Marc Blinder, EMEA director, social media strategy, Adobe

We’ve seen Twitter do some really innovative things in the ad space, even beating Facebook to some features which is really impressive. And due to the huge increase in second screen behaviour Twitter is extremely well positioned to capture TV spend in the long run. No one should take financial advice from a social media strategist, but I’m buying TWTR with an eye to the next two years when their ad model really matures. They’re growing revenues quickly, eventually the profits will come.
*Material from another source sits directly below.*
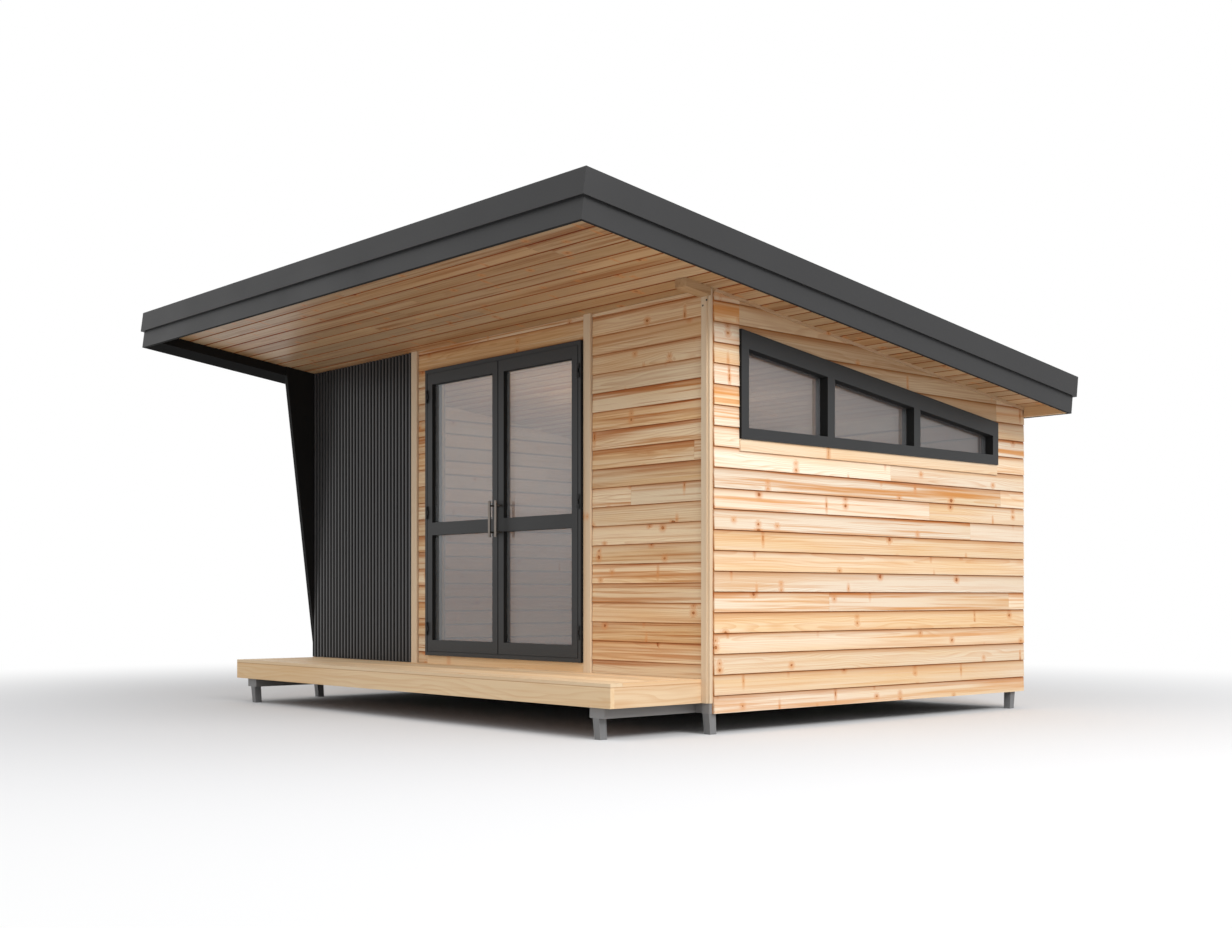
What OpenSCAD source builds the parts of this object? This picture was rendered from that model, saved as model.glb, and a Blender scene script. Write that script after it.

Abhay Singhal, co-founder and managing director EMEA, InMobi

As well as being big news for the tech industry, the Twitter IPO shows the vast amount of opportunities that exist in the mobile advertising industry as two-thirds of the company’s ad revenue comes from mobile, which equates to over half of its total revenue. When Twitter strengthened its mobile advertising credentials by buying MoPub, it not only showed how ambitious it is in this area but also its confidence in mobile advertising solutions. The acquisition was a great way to boost investor optimism as the IPO takes place. While the wider ecosystem will benefit from the IPO, the players that will benefit the most are those who can process a huge amount of mobile data signals on people's behaviour, context, location and other information in real-time. This can be leveraged to offer compelling creative solutions for brands to engage the consumer through a highly personal mobile channel.